### Requirement
Your answer should be a single number: the count of lines containing the string "that".
Start of Given data
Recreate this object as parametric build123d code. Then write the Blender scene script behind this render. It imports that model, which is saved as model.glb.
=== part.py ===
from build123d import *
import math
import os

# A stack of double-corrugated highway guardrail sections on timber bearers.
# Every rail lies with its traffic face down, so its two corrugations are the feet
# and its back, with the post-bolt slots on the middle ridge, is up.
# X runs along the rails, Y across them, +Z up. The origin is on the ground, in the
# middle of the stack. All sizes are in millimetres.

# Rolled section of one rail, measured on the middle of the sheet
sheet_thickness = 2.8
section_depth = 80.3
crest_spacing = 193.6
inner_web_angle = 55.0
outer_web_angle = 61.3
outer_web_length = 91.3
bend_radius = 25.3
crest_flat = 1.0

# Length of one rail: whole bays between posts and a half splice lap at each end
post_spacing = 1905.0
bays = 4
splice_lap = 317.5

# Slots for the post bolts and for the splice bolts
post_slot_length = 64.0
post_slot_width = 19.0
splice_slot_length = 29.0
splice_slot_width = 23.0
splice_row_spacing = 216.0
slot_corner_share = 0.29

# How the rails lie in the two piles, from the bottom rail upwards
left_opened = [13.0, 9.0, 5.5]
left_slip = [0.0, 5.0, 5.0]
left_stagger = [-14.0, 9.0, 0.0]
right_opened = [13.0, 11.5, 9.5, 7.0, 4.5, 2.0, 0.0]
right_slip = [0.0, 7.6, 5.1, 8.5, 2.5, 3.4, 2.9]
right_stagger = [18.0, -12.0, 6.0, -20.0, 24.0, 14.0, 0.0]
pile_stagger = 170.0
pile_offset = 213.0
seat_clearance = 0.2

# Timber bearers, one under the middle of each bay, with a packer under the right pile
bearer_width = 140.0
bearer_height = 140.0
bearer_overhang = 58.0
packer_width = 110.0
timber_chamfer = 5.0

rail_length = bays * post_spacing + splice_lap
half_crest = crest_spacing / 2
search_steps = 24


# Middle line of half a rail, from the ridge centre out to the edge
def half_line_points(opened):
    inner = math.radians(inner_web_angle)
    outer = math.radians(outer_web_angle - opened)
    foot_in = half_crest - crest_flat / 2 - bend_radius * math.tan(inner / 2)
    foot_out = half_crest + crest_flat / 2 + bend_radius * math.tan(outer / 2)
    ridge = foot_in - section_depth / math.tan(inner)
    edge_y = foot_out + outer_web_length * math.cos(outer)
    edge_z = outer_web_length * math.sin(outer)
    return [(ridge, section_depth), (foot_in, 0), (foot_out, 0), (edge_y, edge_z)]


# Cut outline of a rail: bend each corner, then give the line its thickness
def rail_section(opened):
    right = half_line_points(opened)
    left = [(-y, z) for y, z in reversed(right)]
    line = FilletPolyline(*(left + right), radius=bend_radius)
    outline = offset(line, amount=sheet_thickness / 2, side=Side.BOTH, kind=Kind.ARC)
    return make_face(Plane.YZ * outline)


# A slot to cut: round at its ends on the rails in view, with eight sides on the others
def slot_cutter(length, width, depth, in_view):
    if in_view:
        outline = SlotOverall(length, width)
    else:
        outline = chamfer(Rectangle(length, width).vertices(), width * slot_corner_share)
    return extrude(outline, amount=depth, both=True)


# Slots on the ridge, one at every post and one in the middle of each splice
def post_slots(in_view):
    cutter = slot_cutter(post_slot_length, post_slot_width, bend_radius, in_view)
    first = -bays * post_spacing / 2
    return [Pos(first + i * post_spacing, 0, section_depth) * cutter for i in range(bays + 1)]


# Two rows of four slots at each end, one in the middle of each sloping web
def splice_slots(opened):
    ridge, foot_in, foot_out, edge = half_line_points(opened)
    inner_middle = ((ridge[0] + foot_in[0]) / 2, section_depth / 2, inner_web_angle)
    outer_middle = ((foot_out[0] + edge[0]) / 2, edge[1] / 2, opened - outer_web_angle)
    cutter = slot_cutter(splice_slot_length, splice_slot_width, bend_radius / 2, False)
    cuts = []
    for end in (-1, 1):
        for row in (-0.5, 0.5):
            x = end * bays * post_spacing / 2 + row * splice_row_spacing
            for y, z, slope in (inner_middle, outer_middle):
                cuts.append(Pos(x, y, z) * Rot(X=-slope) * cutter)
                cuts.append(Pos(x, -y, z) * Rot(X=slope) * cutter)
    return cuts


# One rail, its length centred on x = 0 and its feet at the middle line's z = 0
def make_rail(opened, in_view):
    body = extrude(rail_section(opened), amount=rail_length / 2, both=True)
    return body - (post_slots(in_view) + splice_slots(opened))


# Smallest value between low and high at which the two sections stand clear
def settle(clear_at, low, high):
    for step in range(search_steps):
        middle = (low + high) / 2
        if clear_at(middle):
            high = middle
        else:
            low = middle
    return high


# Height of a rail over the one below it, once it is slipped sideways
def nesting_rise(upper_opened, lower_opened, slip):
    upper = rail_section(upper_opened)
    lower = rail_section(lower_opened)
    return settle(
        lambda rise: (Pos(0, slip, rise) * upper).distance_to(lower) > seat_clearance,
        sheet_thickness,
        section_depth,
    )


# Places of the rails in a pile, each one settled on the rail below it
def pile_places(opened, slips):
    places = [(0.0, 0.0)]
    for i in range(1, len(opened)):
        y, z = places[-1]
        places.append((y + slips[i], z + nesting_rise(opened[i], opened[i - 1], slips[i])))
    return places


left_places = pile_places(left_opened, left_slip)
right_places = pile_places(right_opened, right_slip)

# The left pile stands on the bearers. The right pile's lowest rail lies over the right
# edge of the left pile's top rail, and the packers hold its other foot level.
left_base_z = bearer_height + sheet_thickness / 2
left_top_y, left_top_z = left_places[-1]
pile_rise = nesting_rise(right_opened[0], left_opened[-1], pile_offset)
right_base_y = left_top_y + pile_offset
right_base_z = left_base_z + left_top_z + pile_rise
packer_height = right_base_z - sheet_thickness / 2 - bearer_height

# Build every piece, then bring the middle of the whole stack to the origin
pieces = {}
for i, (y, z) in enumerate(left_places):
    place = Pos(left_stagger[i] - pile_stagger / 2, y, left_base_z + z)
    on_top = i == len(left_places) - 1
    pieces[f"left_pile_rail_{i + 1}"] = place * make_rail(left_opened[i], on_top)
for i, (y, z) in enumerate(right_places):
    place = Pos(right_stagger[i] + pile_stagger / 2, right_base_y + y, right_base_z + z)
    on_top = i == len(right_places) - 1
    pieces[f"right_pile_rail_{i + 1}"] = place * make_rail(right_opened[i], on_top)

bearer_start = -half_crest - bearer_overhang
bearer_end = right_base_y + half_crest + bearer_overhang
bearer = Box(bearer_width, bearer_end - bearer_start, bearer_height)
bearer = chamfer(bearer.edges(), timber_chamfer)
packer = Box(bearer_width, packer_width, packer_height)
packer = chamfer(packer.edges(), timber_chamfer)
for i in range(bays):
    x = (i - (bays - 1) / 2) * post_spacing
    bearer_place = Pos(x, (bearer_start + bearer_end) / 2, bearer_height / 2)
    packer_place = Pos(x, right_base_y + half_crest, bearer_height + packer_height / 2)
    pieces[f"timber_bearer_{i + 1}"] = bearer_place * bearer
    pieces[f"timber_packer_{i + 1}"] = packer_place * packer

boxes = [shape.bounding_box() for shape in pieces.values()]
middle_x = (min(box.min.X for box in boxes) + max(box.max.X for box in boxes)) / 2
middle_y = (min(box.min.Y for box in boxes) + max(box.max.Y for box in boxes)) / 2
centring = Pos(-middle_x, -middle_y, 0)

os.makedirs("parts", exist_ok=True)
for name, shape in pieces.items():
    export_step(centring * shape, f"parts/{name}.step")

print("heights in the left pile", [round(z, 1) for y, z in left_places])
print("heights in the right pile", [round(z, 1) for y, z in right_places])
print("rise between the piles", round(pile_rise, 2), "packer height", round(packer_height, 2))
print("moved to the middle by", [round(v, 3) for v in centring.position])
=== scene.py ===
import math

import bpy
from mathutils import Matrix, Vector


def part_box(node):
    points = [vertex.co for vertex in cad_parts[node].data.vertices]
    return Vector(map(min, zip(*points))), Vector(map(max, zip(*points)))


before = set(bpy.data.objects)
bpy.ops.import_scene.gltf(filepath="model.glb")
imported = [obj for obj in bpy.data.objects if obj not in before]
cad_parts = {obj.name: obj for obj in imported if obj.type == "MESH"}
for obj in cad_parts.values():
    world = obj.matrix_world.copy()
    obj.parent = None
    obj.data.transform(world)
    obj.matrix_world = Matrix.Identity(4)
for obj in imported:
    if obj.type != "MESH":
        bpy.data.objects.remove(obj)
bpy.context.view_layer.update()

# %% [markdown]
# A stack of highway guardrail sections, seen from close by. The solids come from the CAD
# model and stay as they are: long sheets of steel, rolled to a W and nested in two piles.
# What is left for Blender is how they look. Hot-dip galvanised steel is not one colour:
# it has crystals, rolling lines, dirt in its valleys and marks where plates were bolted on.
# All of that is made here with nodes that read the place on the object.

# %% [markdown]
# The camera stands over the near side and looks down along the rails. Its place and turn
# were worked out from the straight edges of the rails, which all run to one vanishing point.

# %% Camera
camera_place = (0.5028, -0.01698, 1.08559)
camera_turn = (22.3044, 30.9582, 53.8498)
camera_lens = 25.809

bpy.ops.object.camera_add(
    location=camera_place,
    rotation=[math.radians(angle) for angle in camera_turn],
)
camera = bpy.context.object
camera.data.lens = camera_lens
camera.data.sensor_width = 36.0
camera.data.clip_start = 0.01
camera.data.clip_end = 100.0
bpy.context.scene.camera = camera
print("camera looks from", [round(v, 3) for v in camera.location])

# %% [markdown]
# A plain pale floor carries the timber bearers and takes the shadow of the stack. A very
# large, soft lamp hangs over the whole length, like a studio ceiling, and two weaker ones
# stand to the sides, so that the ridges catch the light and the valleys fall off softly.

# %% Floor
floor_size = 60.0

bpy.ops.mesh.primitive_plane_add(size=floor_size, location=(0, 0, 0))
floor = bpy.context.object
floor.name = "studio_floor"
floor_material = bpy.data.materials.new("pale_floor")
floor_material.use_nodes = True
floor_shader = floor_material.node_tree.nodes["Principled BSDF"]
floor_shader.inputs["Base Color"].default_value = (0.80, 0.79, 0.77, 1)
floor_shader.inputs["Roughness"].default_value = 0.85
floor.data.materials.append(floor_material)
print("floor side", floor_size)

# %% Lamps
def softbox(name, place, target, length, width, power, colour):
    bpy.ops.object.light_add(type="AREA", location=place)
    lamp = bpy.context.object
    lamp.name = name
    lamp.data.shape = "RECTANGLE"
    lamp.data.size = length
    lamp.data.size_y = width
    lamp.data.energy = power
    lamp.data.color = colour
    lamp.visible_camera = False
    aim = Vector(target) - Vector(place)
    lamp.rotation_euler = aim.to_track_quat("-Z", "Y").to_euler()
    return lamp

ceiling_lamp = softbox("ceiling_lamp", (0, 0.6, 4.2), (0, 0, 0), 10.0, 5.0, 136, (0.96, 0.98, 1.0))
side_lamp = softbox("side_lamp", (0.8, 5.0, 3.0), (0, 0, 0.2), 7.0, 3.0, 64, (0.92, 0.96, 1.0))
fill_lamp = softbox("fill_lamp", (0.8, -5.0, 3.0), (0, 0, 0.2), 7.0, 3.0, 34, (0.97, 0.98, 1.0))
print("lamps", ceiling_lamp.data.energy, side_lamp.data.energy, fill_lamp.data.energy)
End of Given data
### The answer
3